▶ What to produce
Your task is to restate the data word for word.

▶ Supplied information
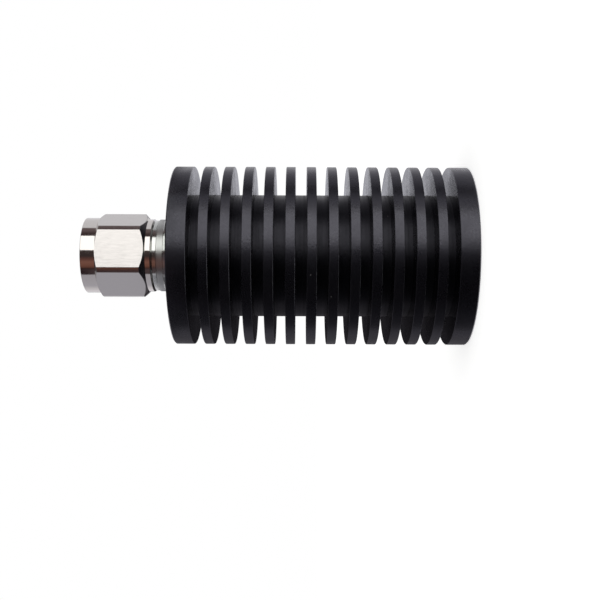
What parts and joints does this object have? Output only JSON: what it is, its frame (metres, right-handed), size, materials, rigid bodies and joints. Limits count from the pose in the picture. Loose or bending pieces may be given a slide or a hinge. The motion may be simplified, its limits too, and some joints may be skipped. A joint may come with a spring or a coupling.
{
  "type": "coaxial terminator",
  "caption": "Coaxial termination with an N-type plug, a hexagon coupling nut that turns, and a round black anodised finned heat sink that cools the load resistor inside.",
  "frame": {"origin": "centre of the heat sink's rear face, on which the part stands", "axes": "+Z along the turned axis towards the plug, +X up in the picture, +Y away from the picture's camera"},
  "size_m": [0.045, 0.045, 0.0959],
  "materials": {
    "black_anodised_aluminium": "turned, fine blasted, black anodised, satin",
    "bright_nickel_plated_brass": "turned brass with bright nickel plating, fine lengthwise grain on the flats",
    "satin_nickel_plated_brass": "turned brass with satin nickel plating",
    "spring_steel": "rolled and formed, bare",
    "silicone_rubber": "moulded, matt",
    "gold_plated_brass": "turned, gold plated",
    "turned_ptfe": "turned PTFE, waxy",
    "milled_copper": "turned and milled copper",
    "nickel_plated_copper": "stamped copper, nickel plated",
    "fired_ceramic": "fired and lapped ceramic",
    "stainless_steel": "cold headed, plain"
  },
  "bodies": {
    "load": {"heat_sink": "black_anodised_aluminium", "plug_body": "satin_nickel_plated_brass", "nut_snap_ring": "spring_steel", "nut_gasket": "silicone_rubber", "outer_contact": "satin_nickel_plated_brass", "centre_pin": "gold_plated_brass", "front_insulator": "turned_ptfe", "rear_insulator": "turned_ptfe", "insulator_lock_ring": "satin_nickel_plated_brass", "body_seal_ring": "silicone_rubber", "resistor_carrier": "milled_copper", "resistor_flange": "nickel_plated_copper", "resistor_chip": "fired_ceramic", "resistor_cover": "fired_ceramic", "resistor_lead": "gold_plated_brass", "flange_screw": "stainless_steel", "flange_washer": "stainless_steel", "carrier_screws": "stainless_steel", "carrier_washers": "stainless_steel"},
    "nut": {"coupling_nut": "bright_nickel_plated_brass"}
  },
  "joints": [
    {"name": "nut_turn", "type": "hinge", "parent": "load", "child": "nut", "pos_m": [0, 0, 0.0805], "axis": [0, 0, 1], "continuous": true}
  ]
}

▶ Solution below
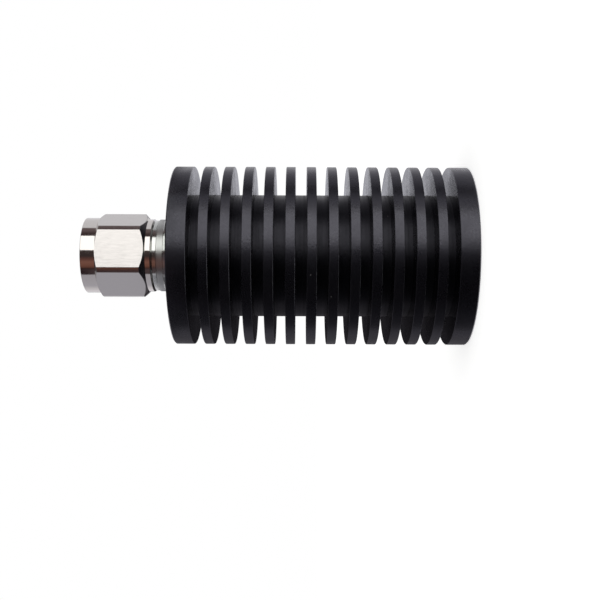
What parts and joints does this object have? Output only JSON: what it is, its frame (metres, right-handed), size, materials, rigid bodies and joints. Limits count from the pose in the picture. Loose or bending pieces may be given a slide or a hinge. The motion may be simplified, its limits too, and some joints may be skipped. A joint may come with a spring or a coupling.
{
  "type": "coaxial terminator",
  "caption": "Coaxial termination with an N-type plug, a hexagon coupling nut that turns, and a round black anodised finned heat sink that cools the load resistor inside.",
  "frame": {"origin": "centre of the heat sink's rear face, on which the part stands", "axes": "+Z along the turned axis towards the plug, +X up in the picture, +Y away from the picture's camera"},
  "size_m": [0.045, 0.045, 0.0959],
  "materials": {
    "black_anodised_aluminium": "turned, fine blasted, black anodised, satin",
    "bright_nickel_plated_brass": "turned brass with bright nickel plating, fine lengthwise grain on the flats",
    "satin_nickel_plated_brass": "turned brass with satin nickel plating",
    "spring_steel": "rolled and formed, bare",
    "silicone_rubber": "moulded, matt",
    "gold_plated_brass": "turned, gold plated",
    "turned_ptfe": "turned PTFE, waxy",
    "milled_copper": "turned and milled copper",
    "nickel_plated_copper": "stamped copper, nickel plated",
    "fired_ceramic": "fired and lapped ceramic",
    "stainless_steel": "cold headed, plain"
  },
  "bodies": {
    "load": {"heat_sink": "black_anodised_aluminium", "plug_body": "satin_nickel_plated_brass", "nut_snap_ring": "spring_steel", "nut_gasket": "silicone_rubber", "outer_contact": "satin_nickel_plated_brass", "centre_pin": "gold_plated_brass", "front_insulator": "turned_ptfe", "rear_insulator": "turned_ptfe", "insulator_lock_ring": "satin_nickel_plated_brass", "body_seal_ring": "silicone_rubber", "resistor_carrier": "milled_copper", "resistor_flange": "nickel_plated_copper", "resistor_chip": "fired_ceramic", "resistor_cover": "fired_ceramic", "resistor_lead": "gold_plated_brass", "flange_screw": "stainless_steel", "flange_washer": "stainless_steel", "carrier_screws": "stainless_steel", "carrier_washers": "stainless_steel"},
    "nut": {"coupling_nut": "bright_nickel_plated_brass"}
  },
  "joints": [
    {"name": "nut_turn", "type": "hinge", "parent": "load", "child": "nut", "pos_m": [0, 0, 0.0805], "axis": [0, 0, 1], "continuous": true}
  ]
}